DO THIS: Repeat the data verbatim.

GIVEN INFORMATION:
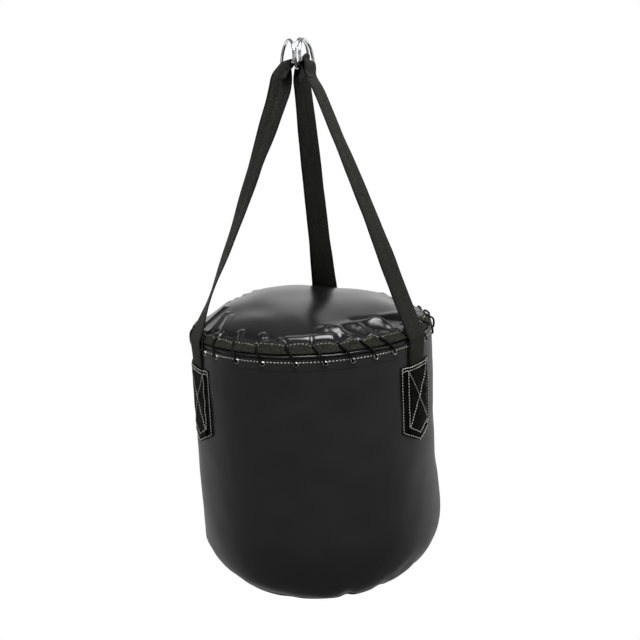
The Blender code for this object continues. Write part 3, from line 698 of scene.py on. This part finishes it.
# Woven polyester binding tape, 20 mm folded in half: matt, loose weave, drawn at 1.4 mm ribs for
# real ones of 0.7 mm, which are too fine for the render.
# its colour is painted shade, dark in the grooves between the ribs and lighter on their crests
tape = woven("black_polyester_tape_woven", "#020202", "#36362f", pitch=0.0014, depth=0.0006, roughness=0.8)
points = np.concatenate([outer, inner[::-1]])
piece = grid_piece("cover_binding_tape", points, tape, lengths=lengths, sharp=80)
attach(piece, "bag")
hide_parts("cover_binding")

# The pale thread again, duller and greyer all along the binding; its strands show coarser.
dull_thread = sewing_thread("grey_polyester_thread_duller", [(0.35, "#55554f"), (0.65, "#b0b0a8")],
                            twists=300.0, roughness=0.7)
line, outward = [np.vstack([grid[BINDING_STITCH_ROW], grid[BINDING_STITCH_ROW, :1]])
                 for grid in (outer, normal)]
piece = stitches("binding_stitches", [(line, outward)], dull_thread, pitch=0.0050, length=0.0028,
                 width=0.0011, height=0.0005)
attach(piece, "bag")


# Rim piping: a plastic cord wrapped in glossy vinyl and sewn along the wall's top edge, which it
# stiffens; the eyelets draw it in a little, and so do the straps where they fold over it.
PIPING_R = 0.1690
PIPING_Z = -0.3837
PIPING_RADIUS = 0.0021
PIPING_WAVE = 0.0004        # it doesn't run quite level
PIPING_DIP = 0.0004         # inwards by an eyelet
PIPING_PRESSED = 0.0018     # inwards by a strap


def under_strap(azimuth):
    """1 under a strap, fading to 0 beside it."""
    return sum(soft_step(-np.abs(turn_between(azimuth, a)), -9.0, -6.5) for a in STRAPS.values())


azimuth = np.arange(720) / 2
dip = spot_row(azimuth, 0.0, map(wall_eyelet, range(EYELETS)), 0.0, 0.012)
height = PIPING_Z - sunk(azimuth) + PIPING_WAVE * ripple(at(azimuth, PIPING_R, 0.0), 0.05, 41)
path = at(azimuth, PIPING_R - PIPING_DIP * dip - PIPING_PRESSED * under_strap(azimuth), height)
points, lengths = swept_grid(path, PIPING_RADIUS, 12, loop=True)
piece = grid_piece("rim_piping_roll", points, gloss, lengths=lengths)
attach(piece, "bag")
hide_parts("rim_piping")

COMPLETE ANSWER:
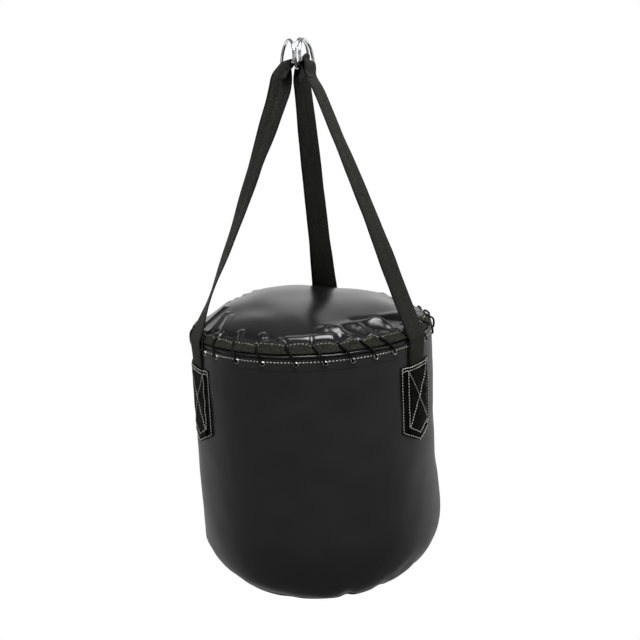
The Blender code for this object continues. Write part 3, from line 698 of scene.py on. This part finishes it.
# Woven polyester binding tape, 20 mm folded in half: matt, loose weave, drawn at 1.4 mm ribs for
# real ones of 0.7 mm, which are too fine for the render.
# its colour is painted shade, dark in the grooves between the ribs and lighter on their crests
tape = woven("black_polyester_tape_woven", "#020202", "#36362f", pitch=0.0014, depth=0.0006, roughness=0.8)
points = np.concatenate([outer, inner[::-1]])
piece = grid_piece("cover_binding_tape", points, tape, lengths=lengths, sharp=80)
attach(piece, "bag")
hide_parts("cover_binding")

# The pale thread again, duller and greyer all along the binding; its strands show coarser.
dull_thread = sewing_thread("grey_polyester_thread_duller", [(0.35, "#55554f"), (0.65, "#b0b0a8")],
                            twists=300.0, roughness=0.7)
line, outward = [np.vstack([grid[BINDING_STITCH_ROW], grid[BINDING_STITCH_ROW, :1]])
                 for grid in (outer, normal)]
piece = stitches("binding_stitches", [(line, outward)], dull_thread, pitch=0.0050, length=0.0028,
                 width=0.0011, height=0.0005)
attach(piece, "bag")


# Rim piping: a plastic cord wrapped in glossy vinyl and sewn along the wall's top edge, which it
# stiffens; the eyelets draw it in a little, and so do the straps where they fold over it.
PIPING_R = 0.1690
PIPING_Z = -0.3837
PIPING_RADIUS = 0.0021
PIPING_WAVE = 0.0004        # it doesn't run quite level
PIPING_DIP = 0.0004         # inwards by an eyelet
PIPING_PRESSED = 0.0018     # inwards by a strap


def under_strap(azimuth):
    """1 under a strap, fading to 0 beside it."""
    return sum(soft_step(-np.abs(turn_between(azimuth, a)), -9.0, -6.5) for a in STRAPS.values())


azimuth = np.arange(720) / 2
dip = spot_row(azimuth, 0.0, map(wall_eyelet, range(EYELETS)), 0.0, 0.012)
height = PIPING_Z - sunk(azimuth) + PIPING_WAVE * ripple(at(azimuth, PIPING_R, 0.0), 0.05, 41)
path = at(azimuth, PIPING_R - PIPING_DIP * dip - PIPING_PRESSED * under_strap(azimuth), height)
points, lengths = swept_grid(path, PIPING_RADIUS, 12, loop=True)
piece = grid_piece("rim_piping_roll", points, gloss, lengths=lengths)
attach(piece, "bag")
hide_parts("rim_piping")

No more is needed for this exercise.